ARR Land Eligibility Screening addresses the question that precedes baselining in every ARR project: whether the land qualifies. Under Verra's VM0047 methodology, project activity must occur in areas with less than 10% pre-existing woody biomass cover and no forest classification for the past ten years. Weather & climate volatility has accelerated land-use change across many candidate regions, making historical deforestation evidence both more important and harder to assemble quickly. Assembling that spatial evidence has historically meant bespoke consultancy work and multi-week turnaround. The tool runs VM0047-aligned eligibility checks at the plot level using satellite-derived land cover classification and 10-year historical deforestation analysis, producing a structured pass/warn/fail result with the spatial evidence layer attached.
What this means in practice
The addressable market for both capabilities has expanded.
V1.3 addressed developers who had already committed to a project and needed to run a production-grade baseline efficiently. That use case is still well-served, and V1.4 improves it. But V1.4 and ARR Land Eligibility Screening together address developers who are one stage earlier, evaluating whether a project is worth pursuing, before the resource commitment that full feasibility entails.

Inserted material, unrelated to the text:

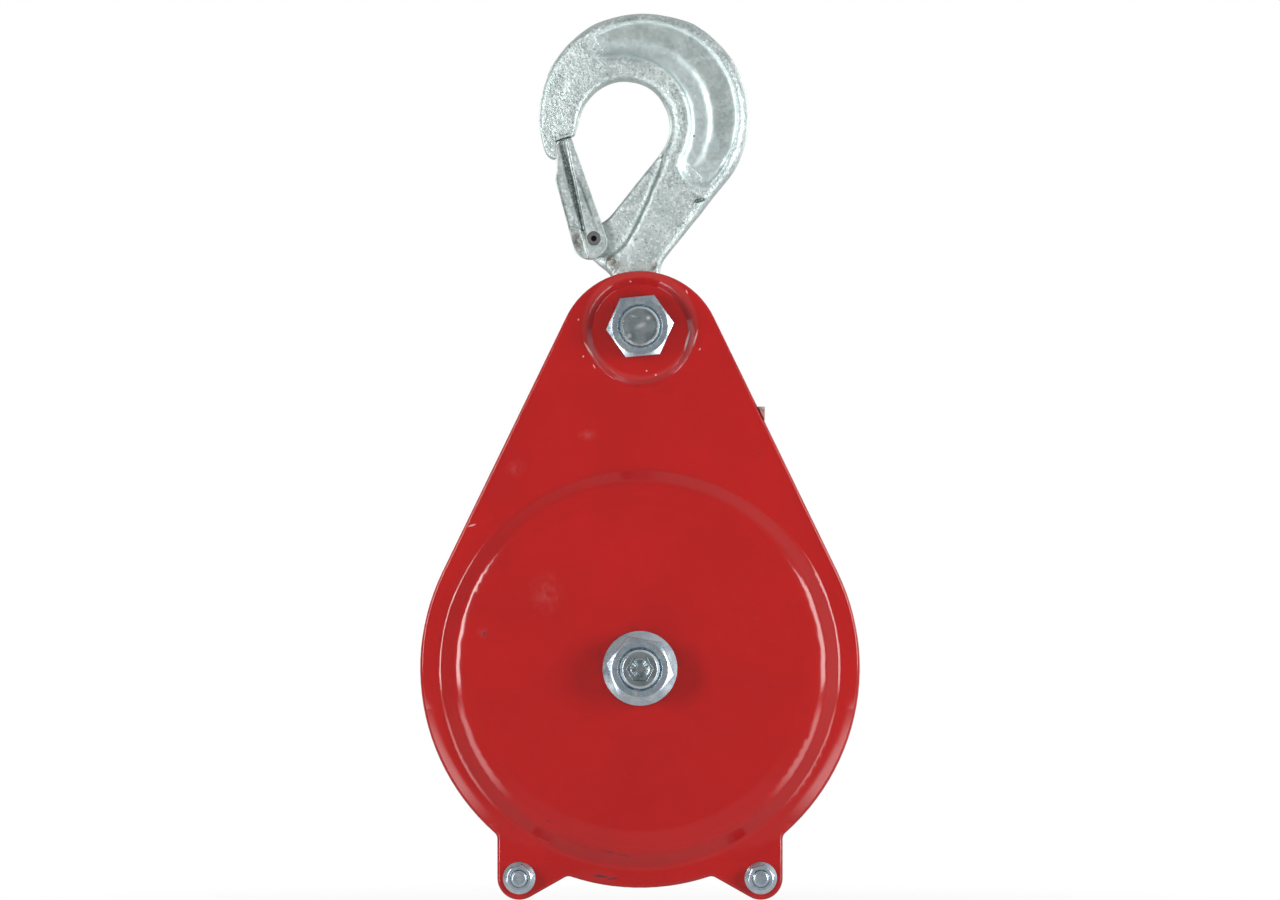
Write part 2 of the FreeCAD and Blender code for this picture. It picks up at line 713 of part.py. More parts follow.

For carbon finance teams making portfolio allocation decisions, the cost per qualified site falls and the time to investment decision compresses. For origination teams running a broad pipeline, the volume of sites that can be evaluated before committing to feasibility rises. The analytical bottleneck and the commercial bottleneck in first-mile IFM and ARR development are usually the same constraint. This release addresses both.
Two questions gate every early-stage carbon project: does this land qualify, and what will the baseline look like? A developer with a pipeline of candidate sites can now run both before committing to full feasibility on any of them. Neither requires ground-truth data. Both return results in a single working session. The constraint is no longer analytical capacity at the first-mile evaluation stage.